◆ Data excerpt:
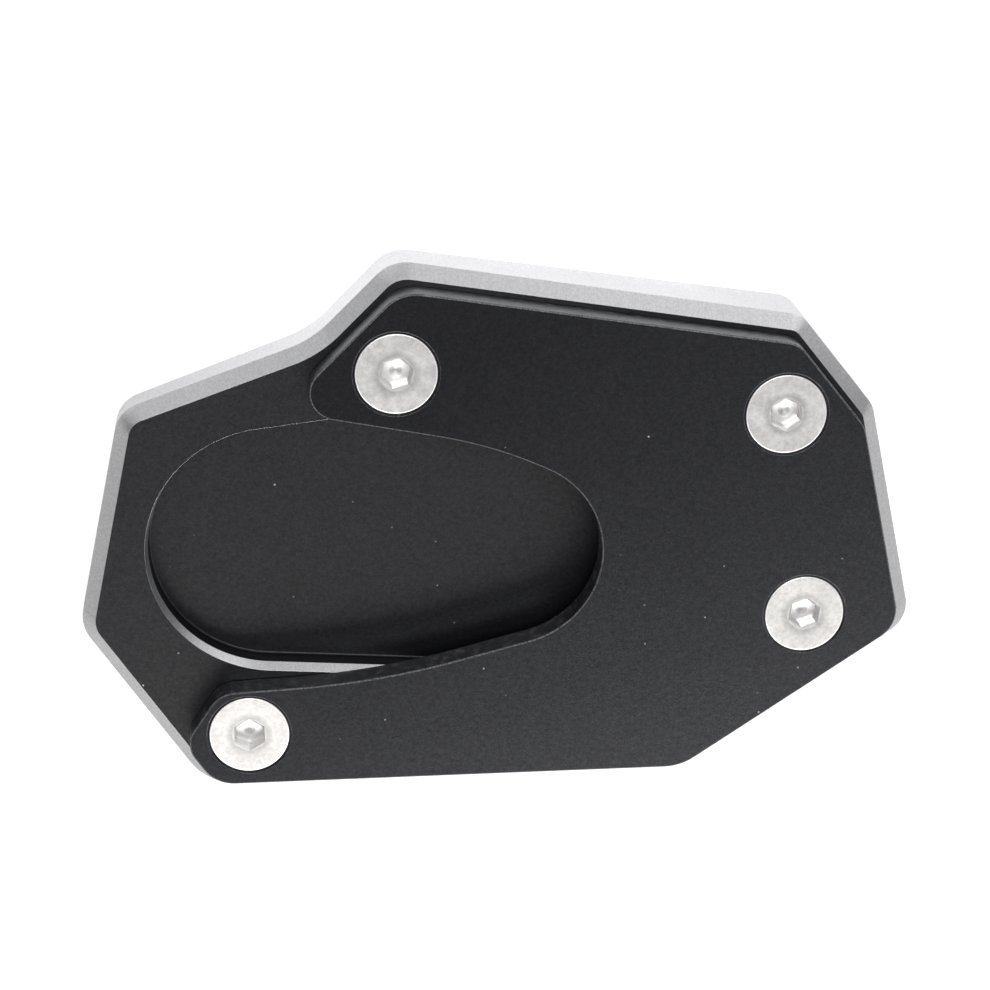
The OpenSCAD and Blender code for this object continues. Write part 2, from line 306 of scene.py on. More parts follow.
def egg(centre, radius, heel, distance, turn, inset):
    """Two circles and the straight lines that touch both, moved inwards."""
    half = math.acos((radius - heel) / distance)
    wide_end = centre + distance * heading(turn)
    return np.array(arc(wide_end, heel - inset, turn - half, 2 * half)
                    + arc(centre, radius - inset, turn + half, math.tau - 2 * half))


def angles_round(flats):
    return [math.tau * k / flats for k in range(flats)]


def circle(centre, radius, flats):
    return np.array([centre + radius * heading(angle) for angle in angles_round(flats)])


def softened(profile, radius, steps):
    """Open profile whose inner corners are rounded."""
    profile = [np.array(p, float) for p in profile]
    out = [profile[0]]
    for a, b, c in zip(profile, profile[1:], profile[2:]):
        out += arc_at(b, unit(b - a), bend_between(b - a, c - b), radius, steps)
    return out + [profile[-1]]


def quarter_round(radius, steps):
    """How far a quarter of a circle stays from both sides of the corner that it rounds."""
    angles = [math.pi / 2 * k / steps for k in range(steps + 1)]
    return [(radius * (1 - math.sin(a)), radius * (1 - math.cos(a))) for a in angles]


# The shell

# Triangles below this area, in square metres, are left out
SMALLEST_AREA = 1e-16
# Over 50, large faces decide how their corners are shaded
LARGE_FACE_WEIGHT = 90


def new_object(name, data):
    obj = bpy.data.objects.new(name, data)
    bpy.context.scene.collection.objects.link(obj)
    return obj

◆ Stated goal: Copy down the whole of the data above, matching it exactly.

◆ Solved exercise:
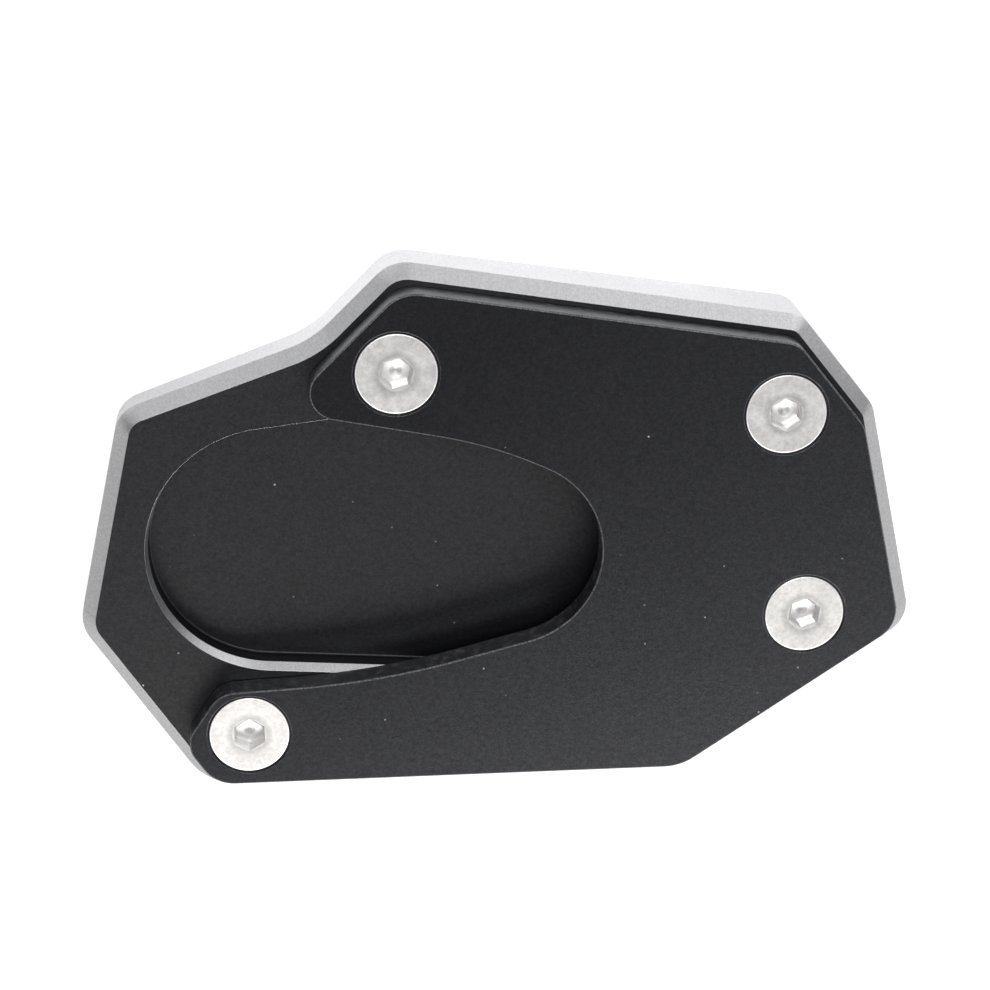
The OpenSCAD and Blender code for this object continues. Write part 2, from line 306 of scene.py on. More parts follow.
def egg(centre, radius, heel, distance, turn, inset):
    """Two circles and the straight lines that touch both, moved inwards."""
    half = math.acos((radius - heel) / distance)
    wide_end = centre + distance * heading(turn)
    return np.array(arc(wide_end, heel - inset, turn - half, 2 * half)
                    + arc(centre, radius - inset, turn + half, math.tau - 2 * half))


def angles_round(flats):
    return [math.tau * k / flats for k in range(flats)]


def circle(centre, radius, flats):
    return np.array([centre + radius * heading(angle) for angle in angles_round(flats)])


def softened(profile, radius, steps):
    """Open profile whose inner corners are rounded."""
    profile = [np.array(p, float) for p in profile]
    out = [profile[0]]
    for a, b, c in zip(profile, profile[1:], profile[2:]):
        out += arc_at(b, unit(b - a), bend_between(b - a, c - b), radius, steps)
    return out + [profile[-1]]


def quarter_round(radius, steps):
    """How far a quarter of a circle stays from both sides of the corner that it rounds."""
    angles = [math.pi / 2 * k / steps for k in range(steps + 1)]
    return [(radius * (1 - math.sin(a)), radius * (1 - math.cos(a))) for a in angles]


# The shell

# Triangles below this area, in square metres, are left out
SMALLEST_AREA = 1e-16
# Over 50, large faces decide how their corners are shaded
LARGE_FACE_WEIGHT = 90


def new_object(name, data):
    obj = bpy.data.objects.new(name, data)
    bpy.context.scene.collection.objects.link(obj)
    return obj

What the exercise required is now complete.